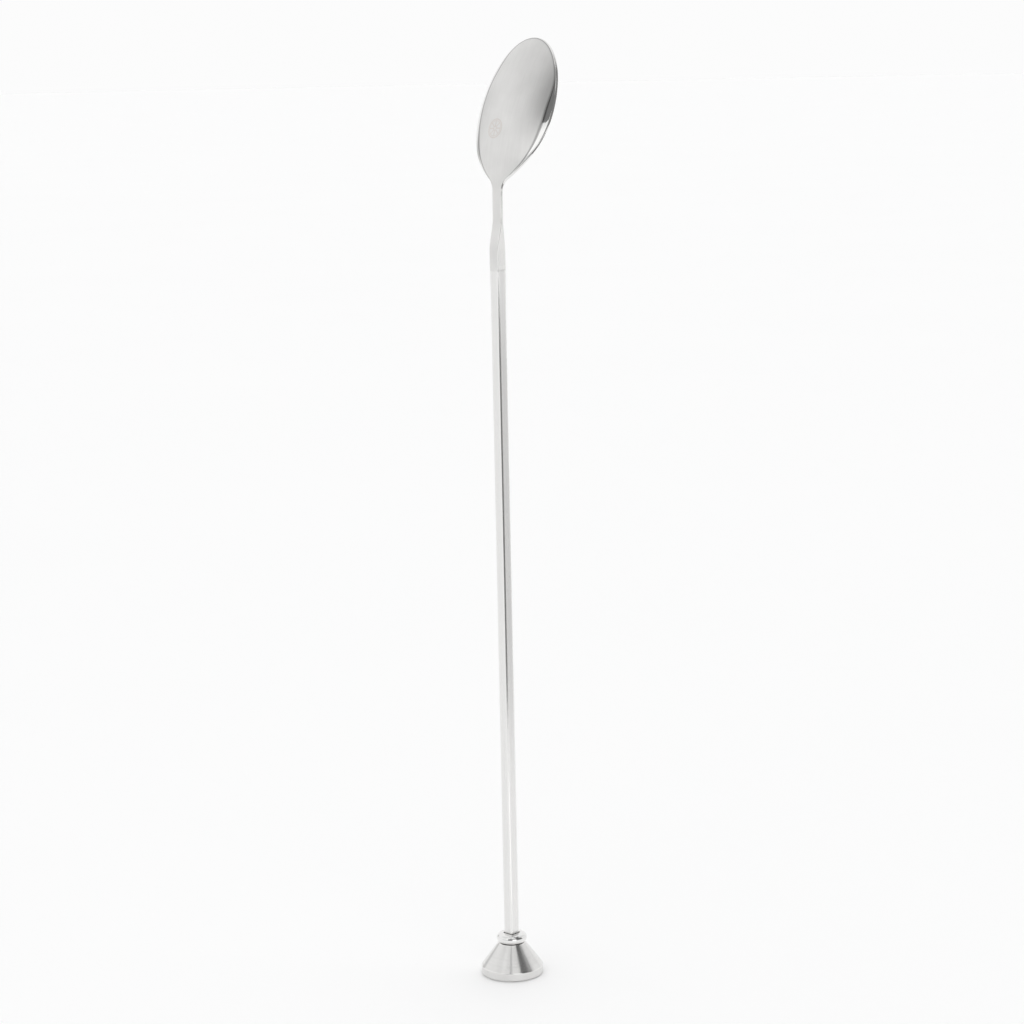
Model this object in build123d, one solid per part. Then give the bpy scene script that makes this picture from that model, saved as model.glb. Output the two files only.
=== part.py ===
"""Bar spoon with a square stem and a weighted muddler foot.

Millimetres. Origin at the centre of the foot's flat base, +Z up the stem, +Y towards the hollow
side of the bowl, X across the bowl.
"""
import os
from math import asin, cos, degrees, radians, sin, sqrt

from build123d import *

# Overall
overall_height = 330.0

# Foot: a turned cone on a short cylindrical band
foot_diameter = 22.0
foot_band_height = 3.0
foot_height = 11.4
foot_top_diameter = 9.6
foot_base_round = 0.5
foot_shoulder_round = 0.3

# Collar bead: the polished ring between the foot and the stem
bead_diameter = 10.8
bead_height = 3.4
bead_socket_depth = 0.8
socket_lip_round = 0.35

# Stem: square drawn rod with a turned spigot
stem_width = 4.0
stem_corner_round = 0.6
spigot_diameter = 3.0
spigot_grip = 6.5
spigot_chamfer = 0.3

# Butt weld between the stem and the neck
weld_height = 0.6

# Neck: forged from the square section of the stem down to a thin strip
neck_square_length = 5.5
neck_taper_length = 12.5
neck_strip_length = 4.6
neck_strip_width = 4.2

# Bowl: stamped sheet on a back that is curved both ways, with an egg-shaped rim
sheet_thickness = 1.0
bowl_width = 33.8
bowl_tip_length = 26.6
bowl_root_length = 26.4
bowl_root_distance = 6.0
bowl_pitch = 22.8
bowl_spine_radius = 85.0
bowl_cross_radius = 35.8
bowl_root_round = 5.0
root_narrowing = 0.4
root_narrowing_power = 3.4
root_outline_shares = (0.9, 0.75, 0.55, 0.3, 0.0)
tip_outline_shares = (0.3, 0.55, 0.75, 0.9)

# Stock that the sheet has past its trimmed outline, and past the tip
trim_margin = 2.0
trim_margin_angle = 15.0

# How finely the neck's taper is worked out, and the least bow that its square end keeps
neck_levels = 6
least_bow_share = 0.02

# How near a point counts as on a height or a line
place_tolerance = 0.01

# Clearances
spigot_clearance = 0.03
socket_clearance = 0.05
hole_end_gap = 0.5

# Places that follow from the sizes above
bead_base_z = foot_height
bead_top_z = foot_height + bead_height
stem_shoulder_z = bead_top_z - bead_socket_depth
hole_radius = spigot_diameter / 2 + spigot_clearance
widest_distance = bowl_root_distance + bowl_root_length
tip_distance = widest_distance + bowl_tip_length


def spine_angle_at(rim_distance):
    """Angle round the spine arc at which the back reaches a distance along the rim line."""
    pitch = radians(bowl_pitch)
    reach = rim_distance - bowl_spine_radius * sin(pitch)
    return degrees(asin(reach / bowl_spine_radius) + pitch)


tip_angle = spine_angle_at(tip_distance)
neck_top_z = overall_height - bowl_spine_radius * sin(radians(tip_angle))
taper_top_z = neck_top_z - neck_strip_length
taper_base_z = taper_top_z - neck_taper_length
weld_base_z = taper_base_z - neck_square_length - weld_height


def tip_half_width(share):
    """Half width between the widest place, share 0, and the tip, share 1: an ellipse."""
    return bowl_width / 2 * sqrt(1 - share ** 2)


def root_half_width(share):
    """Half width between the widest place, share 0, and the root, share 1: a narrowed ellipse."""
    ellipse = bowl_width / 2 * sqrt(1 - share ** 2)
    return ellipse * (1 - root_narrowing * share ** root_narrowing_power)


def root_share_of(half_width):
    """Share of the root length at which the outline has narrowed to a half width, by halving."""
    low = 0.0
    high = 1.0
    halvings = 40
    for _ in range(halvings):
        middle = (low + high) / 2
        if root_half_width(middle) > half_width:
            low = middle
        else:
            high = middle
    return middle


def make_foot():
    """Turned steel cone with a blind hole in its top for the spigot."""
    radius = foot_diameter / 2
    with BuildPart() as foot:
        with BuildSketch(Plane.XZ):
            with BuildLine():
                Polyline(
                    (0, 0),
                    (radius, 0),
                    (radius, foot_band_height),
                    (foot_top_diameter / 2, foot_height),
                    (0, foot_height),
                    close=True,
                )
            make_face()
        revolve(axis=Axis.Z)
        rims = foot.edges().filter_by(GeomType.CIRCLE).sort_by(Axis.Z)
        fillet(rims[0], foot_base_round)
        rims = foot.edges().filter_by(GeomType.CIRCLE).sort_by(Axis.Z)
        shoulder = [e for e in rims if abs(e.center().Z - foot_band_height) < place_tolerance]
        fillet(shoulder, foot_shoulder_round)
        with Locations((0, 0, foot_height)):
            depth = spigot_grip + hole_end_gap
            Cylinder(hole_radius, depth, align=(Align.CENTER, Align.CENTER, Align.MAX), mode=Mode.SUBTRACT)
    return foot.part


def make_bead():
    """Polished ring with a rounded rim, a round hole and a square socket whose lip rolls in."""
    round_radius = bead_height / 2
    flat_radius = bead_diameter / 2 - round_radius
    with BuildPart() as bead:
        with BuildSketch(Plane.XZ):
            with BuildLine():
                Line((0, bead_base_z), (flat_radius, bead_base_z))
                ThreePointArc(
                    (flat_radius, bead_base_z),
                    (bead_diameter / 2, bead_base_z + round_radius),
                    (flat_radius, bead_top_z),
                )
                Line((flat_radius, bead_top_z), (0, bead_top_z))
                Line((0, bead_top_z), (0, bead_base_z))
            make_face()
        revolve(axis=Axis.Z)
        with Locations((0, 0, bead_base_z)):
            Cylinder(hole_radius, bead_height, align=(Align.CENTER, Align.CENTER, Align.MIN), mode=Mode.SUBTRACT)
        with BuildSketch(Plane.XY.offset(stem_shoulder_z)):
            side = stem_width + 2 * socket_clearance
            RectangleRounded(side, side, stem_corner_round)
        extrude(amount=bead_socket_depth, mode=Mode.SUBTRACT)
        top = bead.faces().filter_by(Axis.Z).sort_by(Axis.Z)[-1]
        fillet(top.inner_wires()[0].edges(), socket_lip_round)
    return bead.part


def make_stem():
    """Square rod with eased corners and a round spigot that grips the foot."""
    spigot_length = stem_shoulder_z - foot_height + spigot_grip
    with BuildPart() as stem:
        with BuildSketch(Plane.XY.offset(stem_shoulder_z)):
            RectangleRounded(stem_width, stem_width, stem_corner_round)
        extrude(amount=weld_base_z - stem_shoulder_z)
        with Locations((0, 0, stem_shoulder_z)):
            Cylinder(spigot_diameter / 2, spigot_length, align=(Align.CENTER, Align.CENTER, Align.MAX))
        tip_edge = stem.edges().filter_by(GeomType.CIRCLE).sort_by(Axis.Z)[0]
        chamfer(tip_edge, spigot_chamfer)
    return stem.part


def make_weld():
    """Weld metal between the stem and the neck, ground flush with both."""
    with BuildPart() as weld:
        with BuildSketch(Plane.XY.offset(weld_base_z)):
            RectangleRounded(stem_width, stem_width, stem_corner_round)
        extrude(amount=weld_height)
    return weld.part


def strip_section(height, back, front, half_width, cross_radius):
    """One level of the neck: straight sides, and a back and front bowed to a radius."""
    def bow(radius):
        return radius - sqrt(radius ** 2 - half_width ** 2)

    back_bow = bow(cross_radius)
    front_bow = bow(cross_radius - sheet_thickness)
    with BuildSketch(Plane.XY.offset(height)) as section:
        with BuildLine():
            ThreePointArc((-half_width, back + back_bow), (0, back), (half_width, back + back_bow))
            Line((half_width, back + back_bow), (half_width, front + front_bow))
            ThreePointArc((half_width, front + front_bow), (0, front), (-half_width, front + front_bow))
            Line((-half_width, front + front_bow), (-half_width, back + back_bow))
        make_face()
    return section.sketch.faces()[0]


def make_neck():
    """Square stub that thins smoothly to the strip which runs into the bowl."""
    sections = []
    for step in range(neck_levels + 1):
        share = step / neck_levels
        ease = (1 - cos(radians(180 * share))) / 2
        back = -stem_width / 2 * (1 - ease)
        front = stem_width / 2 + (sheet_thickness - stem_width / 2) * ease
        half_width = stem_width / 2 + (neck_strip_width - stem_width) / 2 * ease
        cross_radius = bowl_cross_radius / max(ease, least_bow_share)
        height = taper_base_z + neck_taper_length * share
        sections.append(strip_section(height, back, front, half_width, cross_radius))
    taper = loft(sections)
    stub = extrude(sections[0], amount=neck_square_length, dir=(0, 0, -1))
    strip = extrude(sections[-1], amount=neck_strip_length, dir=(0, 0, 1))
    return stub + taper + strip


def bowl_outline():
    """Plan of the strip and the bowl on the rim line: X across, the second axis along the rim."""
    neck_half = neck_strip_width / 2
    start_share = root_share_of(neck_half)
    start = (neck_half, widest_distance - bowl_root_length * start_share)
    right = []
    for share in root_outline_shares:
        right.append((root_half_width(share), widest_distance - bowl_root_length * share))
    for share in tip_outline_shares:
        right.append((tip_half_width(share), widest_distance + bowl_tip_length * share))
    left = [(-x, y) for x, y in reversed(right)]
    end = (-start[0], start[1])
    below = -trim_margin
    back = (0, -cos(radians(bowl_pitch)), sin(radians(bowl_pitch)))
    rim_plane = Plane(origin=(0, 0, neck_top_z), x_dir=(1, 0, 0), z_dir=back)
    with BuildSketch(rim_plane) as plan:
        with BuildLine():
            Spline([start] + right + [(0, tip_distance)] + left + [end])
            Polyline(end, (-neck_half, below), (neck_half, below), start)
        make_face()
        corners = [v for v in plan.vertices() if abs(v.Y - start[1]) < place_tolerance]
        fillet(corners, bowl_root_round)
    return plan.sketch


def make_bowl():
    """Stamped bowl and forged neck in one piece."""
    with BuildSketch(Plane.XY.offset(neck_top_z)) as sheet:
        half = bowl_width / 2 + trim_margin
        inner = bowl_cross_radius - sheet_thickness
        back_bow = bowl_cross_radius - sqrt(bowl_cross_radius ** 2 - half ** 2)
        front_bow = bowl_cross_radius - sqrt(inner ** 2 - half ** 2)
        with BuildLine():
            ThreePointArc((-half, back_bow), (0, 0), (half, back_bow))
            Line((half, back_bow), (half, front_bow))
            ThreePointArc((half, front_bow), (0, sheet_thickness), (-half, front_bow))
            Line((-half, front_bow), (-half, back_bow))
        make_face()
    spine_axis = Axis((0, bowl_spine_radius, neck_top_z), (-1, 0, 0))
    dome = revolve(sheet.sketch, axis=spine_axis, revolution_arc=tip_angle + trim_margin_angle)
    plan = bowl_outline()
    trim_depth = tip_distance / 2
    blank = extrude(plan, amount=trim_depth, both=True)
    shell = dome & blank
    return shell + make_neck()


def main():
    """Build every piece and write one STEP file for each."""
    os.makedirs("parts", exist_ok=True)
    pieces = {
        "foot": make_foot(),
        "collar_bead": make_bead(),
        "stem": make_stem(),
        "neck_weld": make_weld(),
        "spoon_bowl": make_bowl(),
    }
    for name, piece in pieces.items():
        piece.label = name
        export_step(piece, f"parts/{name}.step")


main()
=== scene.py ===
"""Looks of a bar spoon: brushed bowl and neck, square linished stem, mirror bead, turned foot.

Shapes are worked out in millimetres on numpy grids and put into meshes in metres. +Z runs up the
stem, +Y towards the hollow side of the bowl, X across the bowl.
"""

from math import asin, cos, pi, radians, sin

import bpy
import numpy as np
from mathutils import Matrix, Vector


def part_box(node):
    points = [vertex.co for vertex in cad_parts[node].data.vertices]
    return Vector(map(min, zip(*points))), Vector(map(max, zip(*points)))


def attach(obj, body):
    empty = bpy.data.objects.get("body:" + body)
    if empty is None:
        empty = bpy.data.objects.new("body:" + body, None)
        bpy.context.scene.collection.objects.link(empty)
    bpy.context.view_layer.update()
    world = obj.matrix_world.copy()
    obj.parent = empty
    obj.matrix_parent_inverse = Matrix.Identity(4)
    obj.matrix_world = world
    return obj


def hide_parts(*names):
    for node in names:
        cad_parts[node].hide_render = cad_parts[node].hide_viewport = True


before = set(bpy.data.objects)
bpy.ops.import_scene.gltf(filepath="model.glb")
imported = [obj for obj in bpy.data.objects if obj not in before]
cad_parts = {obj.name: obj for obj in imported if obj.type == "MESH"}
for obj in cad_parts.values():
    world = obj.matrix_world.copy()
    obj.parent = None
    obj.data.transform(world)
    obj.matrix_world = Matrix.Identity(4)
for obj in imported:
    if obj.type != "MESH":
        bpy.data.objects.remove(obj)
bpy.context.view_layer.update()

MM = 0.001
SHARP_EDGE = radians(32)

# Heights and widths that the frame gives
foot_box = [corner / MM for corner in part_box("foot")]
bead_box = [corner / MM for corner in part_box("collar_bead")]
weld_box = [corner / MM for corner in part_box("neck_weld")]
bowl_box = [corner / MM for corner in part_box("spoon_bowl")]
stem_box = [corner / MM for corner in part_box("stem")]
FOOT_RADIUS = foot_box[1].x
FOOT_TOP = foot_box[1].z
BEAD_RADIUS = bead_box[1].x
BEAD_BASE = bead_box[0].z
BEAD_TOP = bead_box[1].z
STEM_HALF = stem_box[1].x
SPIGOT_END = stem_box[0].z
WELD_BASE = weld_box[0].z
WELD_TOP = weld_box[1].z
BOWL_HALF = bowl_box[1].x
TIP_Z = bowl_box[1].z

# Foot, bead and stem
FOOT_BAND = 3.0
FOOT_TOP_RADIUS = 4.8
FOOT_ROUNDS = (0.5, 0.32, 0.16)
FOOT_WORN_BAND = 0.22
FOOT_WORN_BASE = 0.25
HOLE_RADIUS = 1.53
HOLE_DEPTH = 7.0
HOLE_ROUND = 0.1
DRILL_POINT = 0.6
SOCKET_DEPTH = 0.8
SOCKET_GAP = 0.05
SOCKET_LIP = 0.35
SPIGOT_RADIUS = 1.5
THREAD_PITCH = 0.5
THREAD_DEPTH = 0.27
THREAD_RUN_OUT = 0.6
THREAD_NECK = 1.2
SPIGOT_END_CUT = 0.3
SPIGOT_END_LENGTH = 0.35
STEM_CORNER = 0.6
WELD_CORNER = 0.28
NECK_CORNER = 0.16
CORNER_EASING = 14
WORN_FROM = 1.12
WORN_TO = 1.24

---

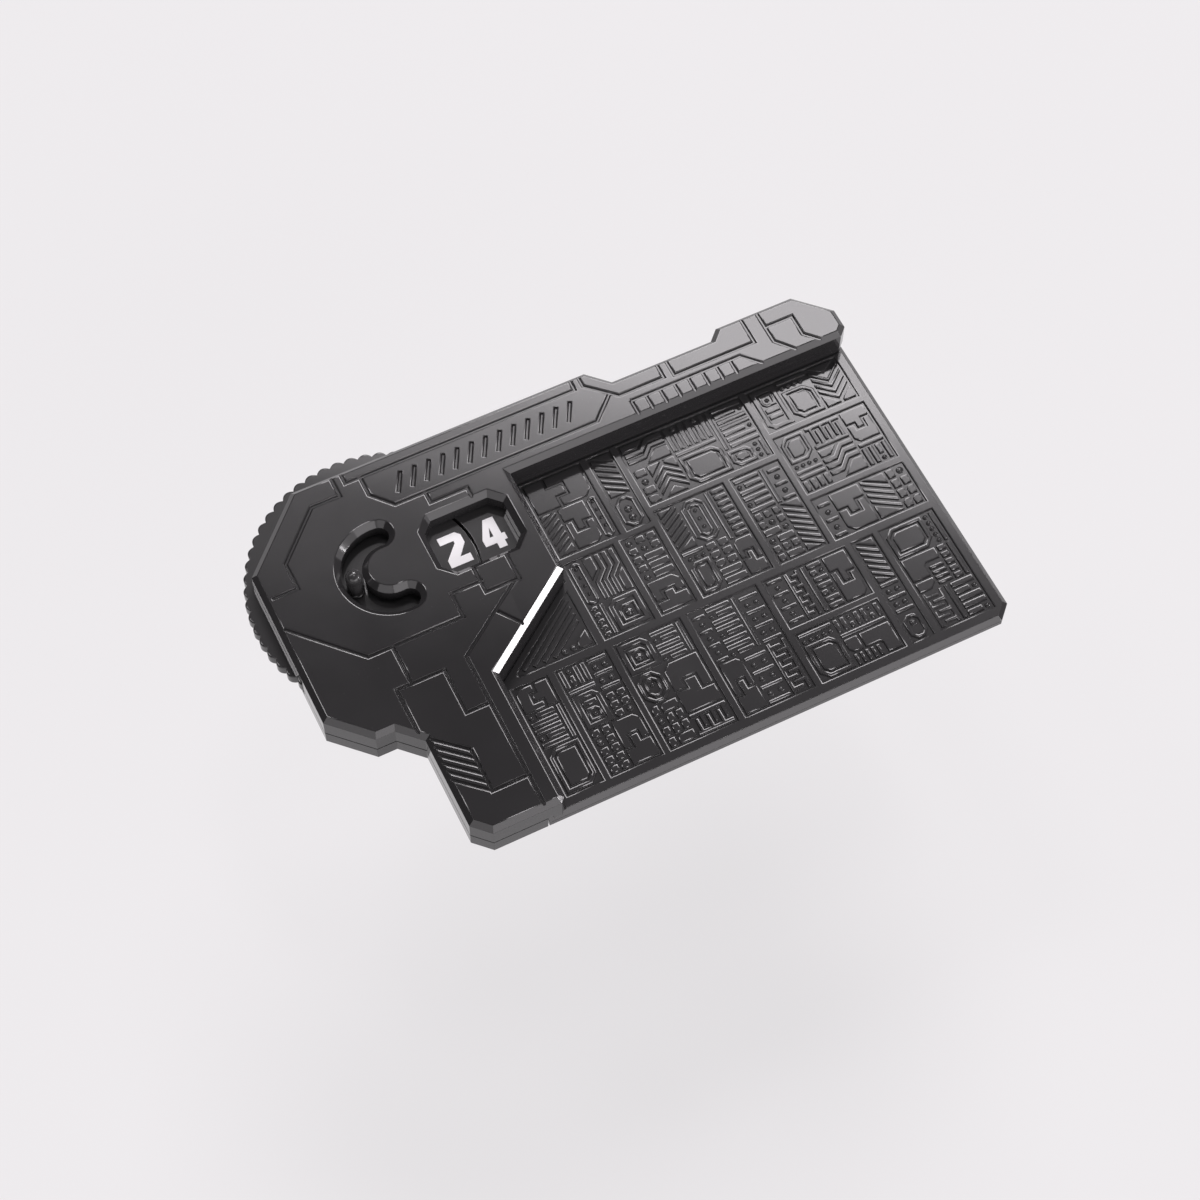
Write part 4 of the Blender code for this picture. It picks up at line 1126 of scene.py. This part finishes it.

---

Everything from the line containing "Line((half, back_bow), (half, front_bow))" down to the line containing "obj.matrix_world = world" should be retyped exactly, both lines included, and nothing more.

            Line((half, back_bow), (half, front_bow))
            ThreePointArc((half, front_bow), (0, sheet_thickness), (-half, front_bow))
            Line((-half, front_bow), (-half, back_bow))
        make_face()
    spine_axis = Axis((0, bowl_spine_radius, neck_top_z), (-1, 0, 0))
    dome = revolve(sheet.sketch, axis=spine_axis, revolution_arc=tip_angle + trim_margin_angle)
    plan = bowl_outline()
    trim_depth = tip_distance / 2
    blank = extrude(plan, amount=trim_depth, both=True)
    shell = dome & blank
    return shell + make_neck()


def main():
    """Build every piece and write one STEP file for each."""
    os.makedirs("parts", exist_ok=True)
    pieces = {
        "foot": make_foot(),
        "collar_bead": make_bead(),
        "stem": make_stem(),
        "neck_weld": make_weld(),
        "spoon_bowl": make_bowl(),
    }
    for name, piece in pieces.items():
        piece.label = name
        export_step(piece, f"parts/{name}.step")


main()
=== scene.py ===
"""Looks of a bar spoon: brushed bowl and neck, square linished stem, mirror bead, turned foot.

Shapes are worked out in millimetres on numpy grids and put into meshes in metres. +Z runs up the
stem, +Y towards the hollow side of the bowl, X across the bowl.
"""

from math import asin, cos, pi, radians, sin

import bpy
import numpy as np
from mathutils import Matrix, Vector


def part_box(node):
    points = [vertex.co for vertex in cad_parts[node].data.vertices]
    return Vector(map(min, zip(*points))), Vector(map(max, zip(*points)))


def attach(obj, body):
    empty = bpy.data.objects.get("body:" + body)
    if empty is None:
        empty = bpy.data.objects.new("body:" + body, None)
        bpy.context.scene.collection.objects.link(empty)
    bpy.context.view_layer.update()
    world = obj.matrix_world.copy()
    obj.parent = empty
    obj.matrix_parent_inverse = Matrix.Identity(4)
    obj.matrix_world = world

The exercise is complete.